Analysis of preliminary existing information on post-earthquake situation in rural areas based on first-hand information from IFAD-funded project staff in Haiti shows that:
i) The major impact of the earthquake for the agriculture sector is the massive migration of population from the capital city to the rural areas which magnitude is still to be confirmed. The Ministry of Agriculture estimates the number of people leaving cities for rural areas could reach more that 1 million. Migration is putting further pressure on rural households in terms of availability of food and access to basic services and socio-economic stability in areas already
grappling with meagre resources;
ii) Assessment of physical damages in the rural areas is still underway.
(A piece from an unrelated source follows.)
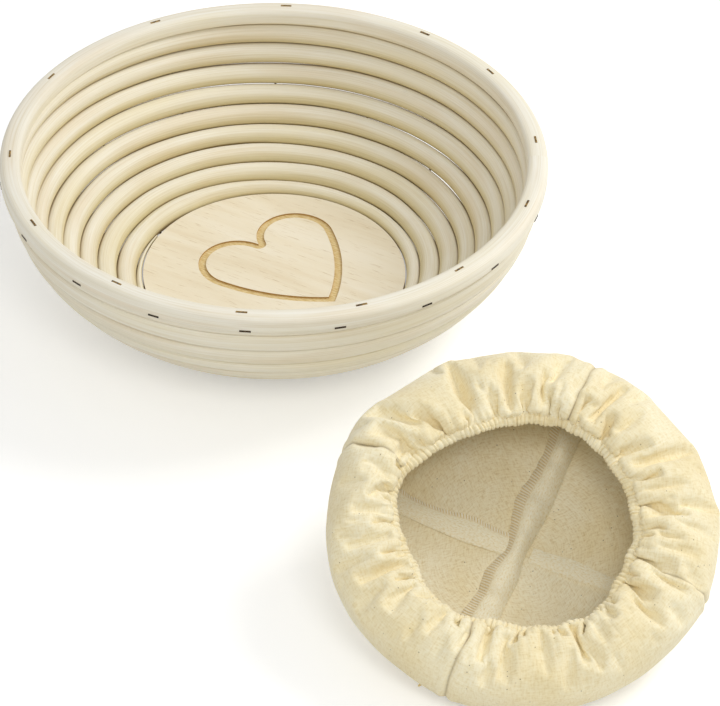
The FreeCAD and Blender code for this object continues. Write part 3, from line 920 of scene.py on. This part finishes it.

However, it is confirmed that there has been some damage to irrigation systems, productive infrastructure, roads, including main routes to agricultural markets, particularly in the Western regions (Leogane, Grand Goave, and Petit Goave, Nippes in a 100 km radius).
On mid-day, the Minister of Agriculture of Haiti visited the workshop venue to address workshop participants. The Minister confirmed the assessment made by IFAD-funded projects staff and informed that a programme has been worked out by the Government for 600 million US$ over 18 months for agricultural development.
The Minister requested the three ongoing IFAD projects to maintain all activities approved in their AWPB 2009-2010 which are still relevant trying to speed up their implementation to meet their ambitious annual targets. In addition, the Minister welcomed additional resources to
address the immediate needs in the rural areas most affected by the earthquake outside IFAD-funded projects areas. Finally, the Minister invited IFAD and FAO to reactivate the seed distribution programme which was implemented in the aftermath of the food prices crisis.

The mission has also found out that a multi Donor Need Assessment Exercise is under preparation with the aim of presenting a detailed report at the next world conference on Haiti to be held in New York in March. The IFAD participation in this exercise will be discussed in a series of bilateral meetings with donor agencies (World Bank, IADB, AECI, FAO) next week.

In summary, the impact of the earthquake has been exacerbated by the huge migration to rural areas, increasing demand for food and agricultural production and concerns about food security.
Before leaving a grant financing agreement of US 5.6 miilion with the Ministry of Agriculture.

Day 2 – 29 January

On the 2nd Day of the Workshop, the participants discussed needs to support rural communities by:

- Reviewing and analyzing the current approved AWPB for 2010:
- Mapping the existing needs assessment information and identified information gaps;
- Identifying the main factors and trends that could impact the implementation of annual work plans;
- Identifying priorities areas and overall objectives for the 2010 short term and long term strategies;
- Started the development of response plans for each project and FAO.

In conclusion, the food security needs of earthquake-affected rural areas households will require, according to participants and based on previous experience, an immediate combination of food assistance, rapid agricultural input supplies (seeds, fertiliser, tools, poultry and small ruminants etc.) and a rehabilitation of production infrastructure, such as on-farm irrigation, storage facilities.

Workshop participants suggested that IFAD response should focus th e following:
Rehabilitation of agricultural infrastructure such as irrigation systems in time for the March 2010 planting season and the re-establishment of agricultural markets to ensure the short and long term goal for food security.
· Research, development and information sharing - documentation and data collection of the impact on and recovery of affected agriculture areas and ecosystems.
· Development of income generating activities, micro-credit schemes and community empowerment with a focus on agricultural livelihood activities.
· Distribution of seed and planting materials; crop diversification that includes or incorporates cash cropping options; livestock; and improved agricultural practices.